MANILA – Phivolcs on Tuesday said the volcanic smog or vog is no longer visible in the Taal region amid a minimal thermal inversion and a reduced emission of sulfur dioxide from the Taal Volcano.
Phivolcs Director Dr. Teresito Bacolcol said the threat of vog would remain as long as the volcano continues to spew sulfur dioxide.
Bacolcol added that despite the activity Taal Volcano showed last week, Phivolcs still does not see any need to raise the alert level from 1 to 2.
“Hindi lang sulfur dioxide ang parameters, but also the number of quakes which, for past four days, walang narecord kahit isa,” he said.
Bacolcol said prolonged exposure to vog is as concerning as a volcanic eruption amid the hazards it poses to public health.
Thermal inversion also played a part in preventing sulfur dioxide from dispersing and instead remained suspended in the air and obscured the surrounding, he said.
The Philippine College of Physicians said particles of sulfur dioxide are more than 40 times smaller than talc, making them easy to be inhaled.
Because sulfur dioxide is also highly soluble in water, it is more easily absorbed in the lining of the eyes, mouth, nose, throat and the respiratory tract.
“It creates very serious damage to air sacs leading to inappropriate gas exchange, low oxygen concentration in blood.

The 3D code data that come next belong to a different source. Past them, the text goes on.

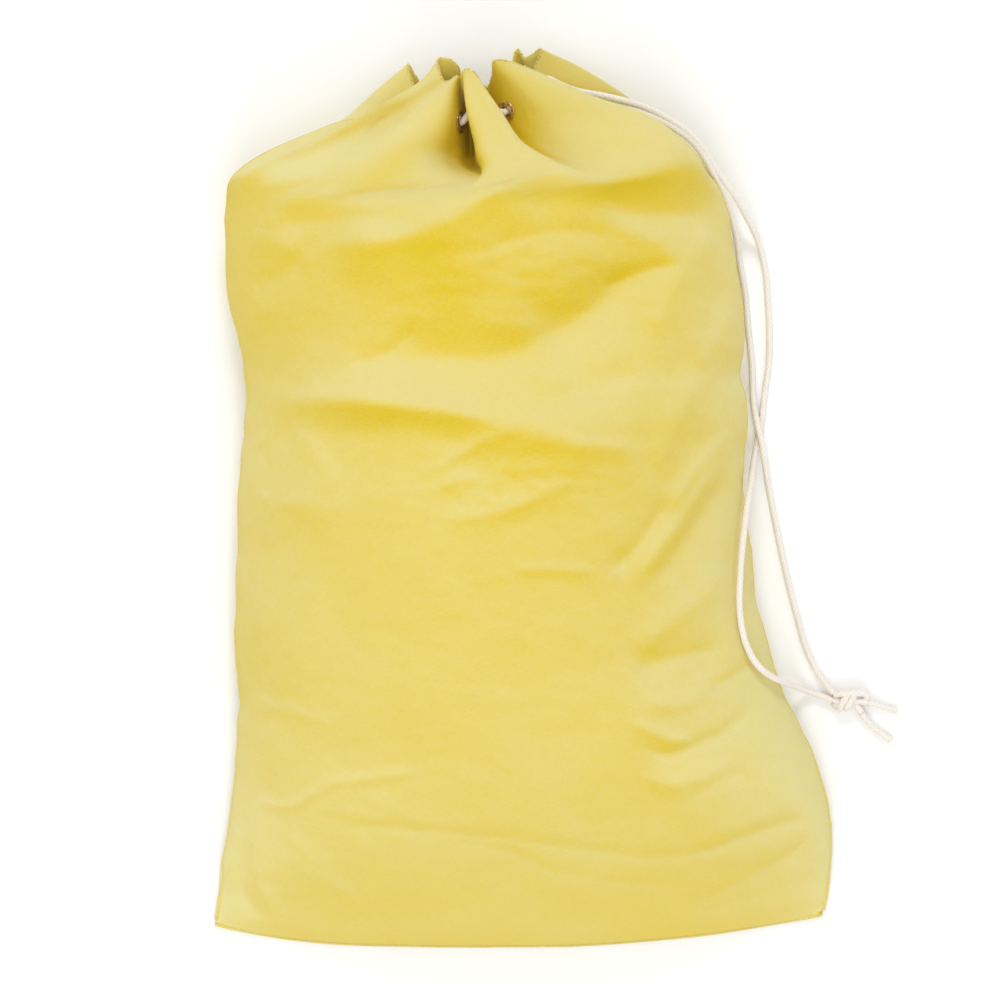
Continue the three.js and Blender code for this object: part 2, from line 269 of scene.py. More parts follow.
# the thread's colour in painted shade between its loops
THREAD_PAINTED_SHADE = (0.42, 0.32, 0.04, 1)
THREAD_DEEP = (0.76, 0.60, 0.10, 1)
THREAD_PALE = (0.88, 0.77, 0.30, 1)
FLOOR_WARM = (0.955, 0.955, 0.95, 1)
FLOOR_WHITE = (0.965, 0.965, 0.965, 1)
WEAVE_PITCH = 0.0011    # of the threads in the canvas, in metres


def canvas_material():
    """Plain-woven cotton: thick and thin threads, with painted shade that deepens the colour in the folds
    and painted light that pales slopes turned one way.
    """
    m = Nodes("canvas")
    m.set(Roughness=0.92, Sheen_Weight=0.06, Sheen_Roughness=0.5, Specular_IOR_Level=0.12)
    uv = m.node("ShaderNodeUVMap", uv_map="cloth").outputs["UV"]
    weft = m.noise(m.stretched(uv, (140, 1100, 1)), 1.0, 2.0, 0.6)
    warp = m.noise(m.stretched(uv, (900, 160, 1)), 1.0, 2.0, 0.6)
    threads = m.plus(m.times(weft, 0.62), m.times(warp, 0.38))
    parts = m.node("ShaderNodeSeparateXYZ", {"Vector": uv}).outputs
    across = m.math("SINE", m.times(parts[0], 2 * math.pi / WEAVE_PITCH))
    along = m.math("SINE", m.times(parts[1], 2 * math.pi / WEAVE_PITCH))
    weave = m.times(across, along)
    # how pale it is: the painted light and shade, less or more in broad blotches and from thread to thread
    fade = m.fade()
    blotch = m.noise(m.place(), 9.0, 3.0, 0.55)
    pale = m.plus(fade, m.times(m.ramp(blotch, 0.3, 0.7), 0.10))
    pale = m.plus(pale, m.times(m.ramp(threads, 0.36, 0.64), 0.22))
    pale = m.math("SUBTRACT", pale, 0.16)
    factor = m.node("ShaderNodeClamp", {"Value": pale}).outputs[0]
    # painted deep shade where the cloth lies deepest in a hollow
    painted_deep_shade = m.ramp(fade, -0.2, -1.1)
    open_colour = m.mix(factor, CANVAS_DEEP, CANVAS_PALE)
    m.link(m.mix(painted_deep_shade, open_colour, CANVAS_PAINTED_DARK_SHADE), "Base Color")
    m.link(m.bump(m.plus(threads, m.times(weave, 0.16)), 0.55, 0.0007), "Normal")
    return m.material


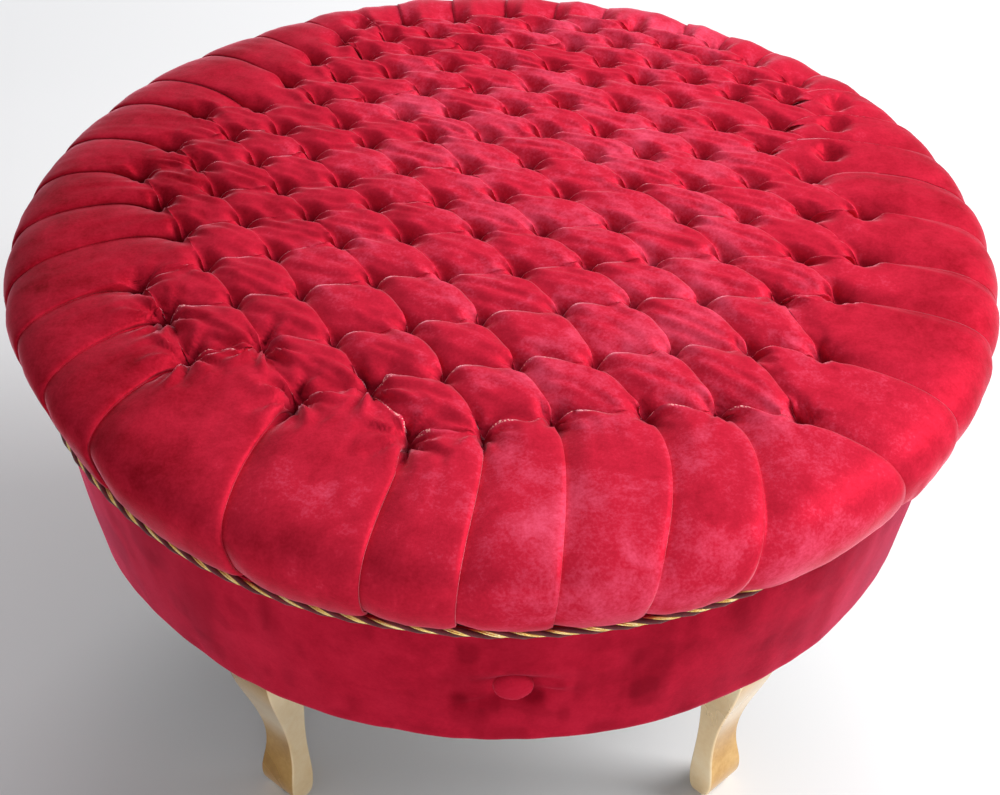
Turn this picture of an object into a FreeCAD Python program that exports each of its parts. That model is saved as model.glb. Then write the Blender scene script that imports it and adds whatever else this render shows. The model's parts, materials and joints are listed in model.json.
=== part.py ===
import FreeCAD, Part
import Sketcher
import math
import os

# Round, fully upholstered ottoman on four cabriole legs, in millimetres.
# +Z is up, the floor is z = 0, the origin is the centre of the footprint and
# the front (the side with the covered button) faces -Y.
# Stack from the floor: glides, legs, steel leg plates, dust cover, plywood base
# board, eight uprights with a bent hardboard panel round them, plywood deck,
# foam, fibre wadding and the velvet seat cover, which is tied down through the
# deck with twine at every tuft. A twisted cord lies in the groove between the
# seat cover and the side band.

doc = FreeCAD.newDocument("ottoman")
sheet = doc.addObject("Spreadsheet::Sheet", "Dims")

DIMS = [
    # overall
    ("base_z", 230.0), ("base_t", 18.0), ("base_r", 328.5),
    ("deck_z", 352.0), ("deck_t", 15.0), ("deck_r", 349.0),
    ("deck_hole_d", 7.0), ("foam_hole_d", 4.0),
    # side stack: every layer is a cone frustum, so a bottom and a top radius
    ("side_z0", 228.0), ("side_z1", 368.0),
    ("band_ro0", 344.0), ("band_ro1", 366.4), ("band_t", 2.0),
    ("pad_t", 9.0), ("panel_t", 4.0), ("side_gap", 0.2),
    ("hem_ri", 318.0), ("hem_t", 2.0),
    # seat layers
    ("cover_t", 2.2), ("wad_t", 24.0),
    # trim cord
    ("cord_r", 3.6), ("cord_ring_r", 370.9), ("cord_z", 368.9),
    # uprights
    ("up_w", 44.0), ("up_d", 28.0), ("up_r", 300.0),
    # deck rails
    ("rail_w", 45.0), ("rail_h", 25.0), ("rail_l", 560.0), ("rail_y", 120.0),
    # tufting twine and its staples
    ("twine_d", 1.8), ("twine_drop", 9.0),
    ("stp_crown", 12.0), ("stp_leg", 8.0), ("stp_wire", 1.2),
    # dust cover
    ("dust_r", 326.0), ("dust_t", 1.2), ("dust_z", 226.6),
    # legs
    ("leg_w", 64.0), ("leg_top", 223.4), ("leg_bottom", 3.0), ("leg_edge", 1.6),
    ("plate_w", 66.0), ("plate_t", 3.0), ("plate_z", 223.5), ("plate_r", 262.0),
    ("plate_hole_d", 5.0), ("plate_hole_off", 25.0), ("boss_d", 16.0), ("boss_len", 20.0),
    ("bolt_d", 8.0), ("bolt_down", 36.0), ("bolt_up", 6.0),
    ("glide_d", 14.0), ("glide_t", 3.0), ("glide_pin_d", 2.4), ("glide_pin_len", 12.0),
    ("glide_r", 254.6),
    # covered button on the band
    ("btn_d", 30.0), ("btn_h", 7.0), ("btn_z", 299.0), ("btn_out", 1.0),
    ("btn_back_d", 26.0), ("btn_back_t", 2.0),
    # screws
    ("scr_d", 4.0), ("scr_head_d", 8.0), ("scr_head_t", 2.4), ("scr_len", 40.0),
    ("pscr_len", 16.0),
]
S = {}
for n, (name, value) in enumerate(DIMS):
    sheet.set("A%d" % (n + 1), name)
    sheet.set("B%d" % (n + 1), str(value))
    sheet.setAlias("B%d" % (n + 1), name)
    S[name] = value

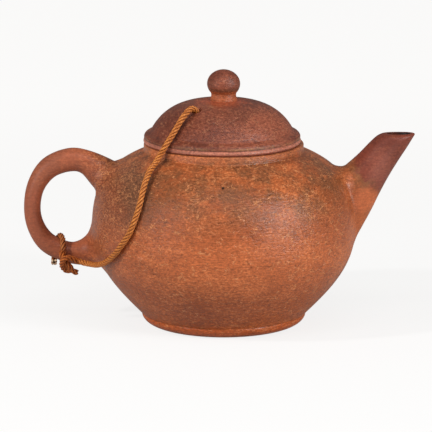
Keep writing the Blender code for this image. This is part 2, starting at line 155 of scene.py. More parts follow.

It can cause skin rashes and bacterial infection in the long run because of open wounds from frequent scratching,” said Dr. Beatriz Tan-Helera.
Sulfur dioxide can also cause skin irritation and bacterial infection in the long run because of open wounds due to frequent scratching.
Headaches and dizziness are also common among those who have inhaled sulfur dioxide in large amounts.
One can tell if the air contains sulfur dioxide.
Bacolcol said that sulfur dioxide has a strong, irritating and pungent odor compared to the odorless carbon dioxide.
People especially those living in communities near volcanoes are advised to take precautionary measures.
These include avoiding outdoor activities to lessen exposure to vog as well as wearing protective clothing, facemasks and eyewear. Closing windows and doors will also prevent the chemical from making its way inside homes.
If an individual is highly exposed to sulfur dioxide, they are advised to drink plenty of water.
Data from the Philippine College of Physicians showed that at least 50 people were affected by the recent vog that smothered the province of Batangas.